Mark's right on the point when he said that Buk was more a philosopher than a poet. Having gulped down a good chunk of Buk's work - poems, short stories, novels, essays, letters - I started to see that there’s indeed a heightened, almost otherworldly, sense of What-It-Really-Means-To-Be-Living running through his writing: if I have to vote for one person who’s closet to that shit called Truth, I’d vote Charles Bukowski. The beauty of him is that he’d seen through it all but didn’t care that he did. He’s like a prophet who preferred sleeping in the gutter, a bullshit detector who's living in and through and beyond pain all at the same time. I could almost imagine him slow dancing in the fire, screaming, laughing AND watching himself doing these things from above, feeling and recording and mocking his own hell simultaneously, just for the hack of it. Then he’d write it all down and showed us just how full of shit we all are but didn't care.
By contrast, Mark - as reflected by Max Zajack, our main man in the novel, Mark's alter-ego - is much more relatable: he’s no philosopher, no prophet. He hadn’t known it all yet. He’s still trying to understand life, just like the rest of us. He’s living in and through his shit but was still struggling to rise above it and amount to something, just like the rest of us. That’s why he would find himself explaining things, resorting to internal monologues and occasionally fancy words and sentence structures - it's because he had to; he still cared. He’s still trying to make sense of this crazy love-turned-sour for one Olivia Aphrodite, a woman who’s every bit as crazy as she’s beautiful.
Yea, this book is about love, which, by default, could mean a lot of melodramatic doo-doo. A few over-wrung scenes here, a few false tear-jerkers there, and the book will be sitting alongside Twilights or Moonlights or Sunlights in the Romance Section. But hey, I don’t mean to take a jab at those books and their writers, I’m just saying that love, as a subject matter, is extremely difficult to write about, because love is an inside fart joke, and we're always either too far from it to understand it or too close to it to judge it. But mostly we're too far from it because we're really only close to the love that we are in touch with. That's why there're mostly two types of love stories out there: those that are real and nauseating and boring, and those that are unreal and nauseating and boring.
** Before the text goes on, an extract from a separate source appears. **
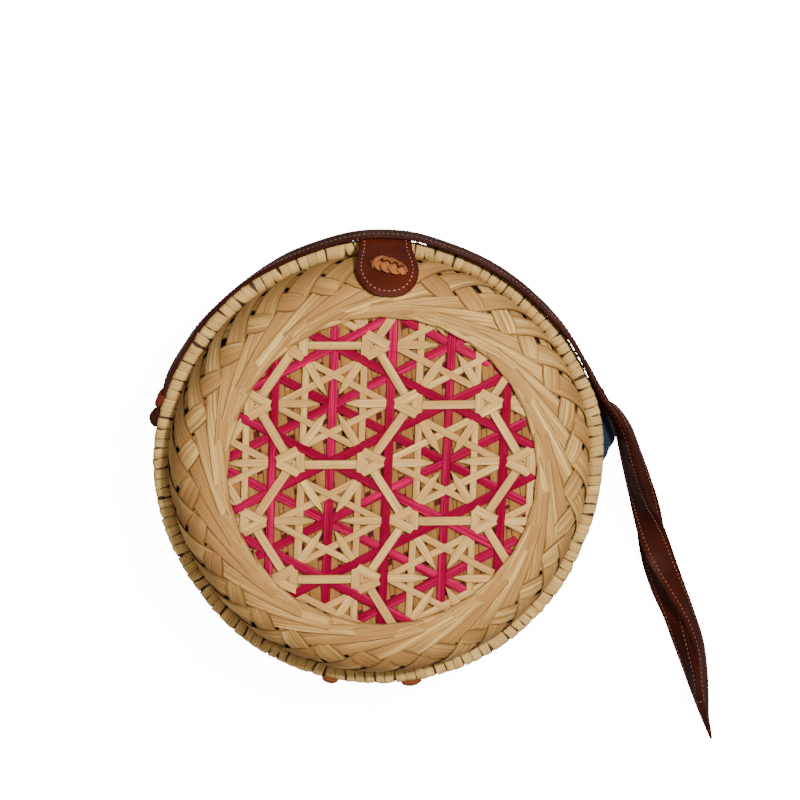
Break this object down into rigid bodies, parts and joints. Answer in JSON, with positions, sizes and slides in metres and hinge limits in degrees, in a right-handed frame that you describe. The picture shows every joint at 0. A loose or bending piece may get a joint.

So here's what made this damned book so gut-wrenchingly beautiful: Mark managed to put us right into his shoes and make us experience the love exactly as he’d experienced it, without making us yawn or flinch or vomit. It's both sensical and magical that this story was written some 15 years after the events took place - it's sensical because, as Mark himself pointed out in the afterword, it took him that much time to grow distant from what had happened, so as to acquire that clear mind and heart necessary to look back on it with some clarity and hopefully a sense of humor; but at the same time it's magical how, given such detachment and maturity and even wisdom as endowed by the lapse of time, he could re-simulate that psychological journey to such a painful extent, by showing us all the sex and joy and boredom and struggle and suspicion and hatred and hope as he experienced them for the first time, in their rawest and hottest and grittiest form. Here on these pages nothing is censored or filtered, nothing cool or post-modern or fragmentary or devised. There’s no ready-made wisdom, no subtle nods to the Greats, just line after line of total honest emotion. It’s as if the man didn’t just look back; he jumped right back in and lived it out once again, just to show us exactly how it was to be lifted and trapped and tortured and tossed around by Love and Life, how it wasn’t our call to decide in or out, and how all we could do is ride along and be damned.
And imagine all this honesty served with a bittersweet layer of humor ….
Alright, I feel like I'm making it lame already. Just read the damned book and be grateful for being literate.